_YOUR GOAL_:
Show all lines holding the string "that".

>> start

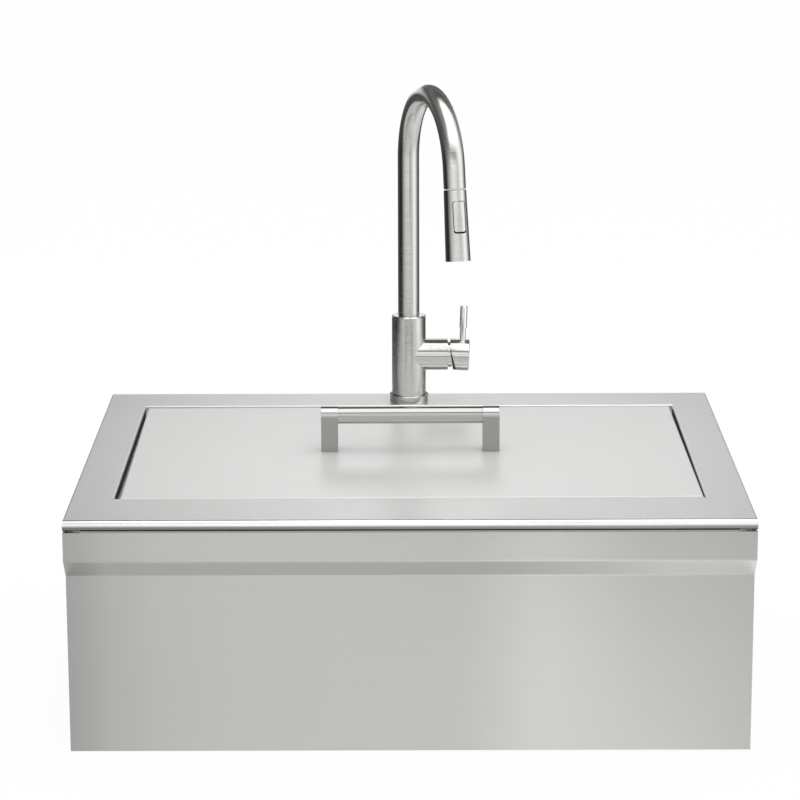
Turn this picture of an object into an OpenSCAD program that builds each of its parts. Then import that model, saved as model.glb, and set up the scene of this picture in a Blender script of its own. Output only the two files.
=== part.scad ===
// Outdoor farmhouse sink: apron front sheet body, deep bowl under a lift-off lid,
// bar handle and a pull-down mixer tap. Millimetres, +Z up, +Y away from the user,
// origin at the middle of the footprint on the apron's bottom edge.

/* [Sheet body] */
// Overall width across the side panels
body_w = 762; // [600:1:900]
// Overall depth from the front lip to the back edge
body_d = 610; // [500:1:700]
// Height from the apron's bottom edge to the deck
body_h = 275; // [240:1:320]
// Stainless sheet thickness
sheet_t = 1.5; // [1.2:0.1:2]
// Radius of the round front lip
lip_r = 6; // [4:0.5:8]
// Outer radius of the small folds
fold_r = 2; // [1.6:0.1:3]
// Inner radius of the apron's folds
bend_r = 3; // [2:0.5:6]
// How far the apron band stands behind the lip
band_inset = 1.5; // [0.5:0.5:4]
// Depth below the deck at which the apron step starts
band_bottom = 46.5; // [40:0.5:60]
// Height and set-back of the 45 degree apron step
step_size = 22.5; // [15:0.5:30]
// Width of the flat returns along the panels' edges
return_w = 18; // [12:1:25]
// Open seam between the lip and the apron band
seam_gap = 1.6; // [0.6:0.1:3]
// Height of the rail across the back
rail_h = 45; // [30:1:80]
// Height of the strips inside the seam
strip_h = 22; // [15:1:30]
// Fixing holes in each side panel
fix_hole = 6; // [4:0.5:8]
// First fixing hole behind the front lip
fix_front = 135; // [100:1:200]
// Last fixing hole in front of the back edge
fix_rear = 75; // [60:1:150]
// Fixing holes below the deck
fix_drop = 90; // [70:1:120]

/* [Lid opening] */
// Width of the deck beside the opening
open_side = 48.5; // [40:0.5:80]
// Width of the deck in front of the opening
open_front = 96; // [80:1:130]
// Width of the deck behind the opening
open_back = 66; // [64:1:90]
// Depth of the ledge on which the lid rests
recess_depth = 10.5; // [8:0.5:16]
// Width of that ledge
ledge_w = 23; // [20:1:30]

/* [Lid] */
// Gap between the lid's ends and its opening
lid_gap_x = 4.15; // [2.5:0.05:6]
// Gap in front of and behind the lid
lid_gap_y = 6.5; // [4.5:0.1:8]
// Height of the lid's folded edges
lid_h = 9; // [6:0.5:14]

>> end

_ANSWER FOR THE TASK_:
Turn this picture of an object into an OpenSCAD program that builds each of its parts. Then import that model, saved as model.glb, and set up the scene of this picture in a Blender script of its own. Output only the two files.
// Width of that ledge